At the very least—assuming no superintelligence—we are dealing with a profound philosophical/ethical/social crisis, for which control based solutions are no solution. Slavery’s problem wasn’t a lack of better chains, whether institutional or technical.
Please entertain another framing of the ‘technical’ alignment problem: midwifery—the technical problem of striving for optimal conditions during pregnancy/birth. Alignment originated as the study of how to bring into being minds that are compatible with our own.
Whether humans continue to be relevant/dominant decision makers post-Birth is up for debate, but what I claim is not up for debate is that we will no longer be the only decision makers.
I can see this making sense in one frame, but not in another. The frame which seems most strongly to support the ‘Blindsight’ idea is Friston’s stuff—specifically how the more successful we are at minimizing predictive error, the less conscious we are.[1]
My general intuition, in this frame, is that as intelligence increases more behaviour becomes automatic/subconscious.
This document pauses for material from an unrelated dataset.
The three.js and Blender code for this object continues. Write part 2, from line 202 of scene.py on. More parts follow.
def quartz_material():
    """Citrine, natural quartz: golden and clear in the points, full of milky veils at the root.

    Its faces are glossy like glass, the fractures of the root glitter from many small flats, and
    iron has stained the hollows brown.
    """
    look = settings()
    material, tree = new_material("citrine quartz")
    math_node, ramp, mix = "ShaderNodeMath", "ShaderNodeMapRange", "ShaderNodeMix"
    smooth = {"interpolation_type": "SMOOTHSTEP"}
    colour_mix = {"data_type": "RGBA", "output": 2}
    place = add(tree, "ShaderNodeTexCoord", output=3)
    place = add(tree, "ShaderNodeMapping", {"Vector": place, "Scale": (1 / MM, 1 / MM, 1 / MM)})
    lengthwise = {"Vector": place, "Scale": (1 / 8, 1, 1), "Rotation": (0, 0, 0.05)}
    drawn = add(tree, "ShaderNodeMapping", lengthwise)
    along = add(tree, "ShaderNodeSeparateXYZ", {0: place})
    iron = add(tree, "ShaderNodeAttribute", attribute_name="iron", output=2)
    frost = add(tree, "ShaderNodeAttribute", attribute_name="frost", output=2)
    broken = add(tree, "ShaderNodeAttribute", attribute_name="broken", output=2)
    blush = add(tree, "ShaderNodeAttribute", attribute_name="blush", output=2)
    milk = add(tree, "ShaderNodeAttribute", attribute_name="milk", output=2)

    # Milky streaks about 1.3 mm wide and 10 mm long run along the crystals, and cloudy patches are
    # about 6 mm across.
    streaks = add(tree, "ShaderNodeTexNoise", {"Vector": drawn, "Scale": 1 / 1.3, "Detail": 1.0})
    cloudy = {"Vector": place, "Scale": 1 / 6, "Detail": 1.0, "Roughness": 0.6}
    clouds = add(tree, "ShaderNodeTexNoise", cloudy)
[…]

It seems compatible with your view that a superintelligent system would possess consciousness, but that most/all of its interactions with us would be subconscious.
Would like to hear more about this point, could update my views significantly. Happy for you to just state ‘this because that, read X, Y, Z etc’ without further elaboration—I’m not asking you to defend your position, so much as I’m looking for more to read on it.
This is my potentially garbled synthesis of his stuff, anyway.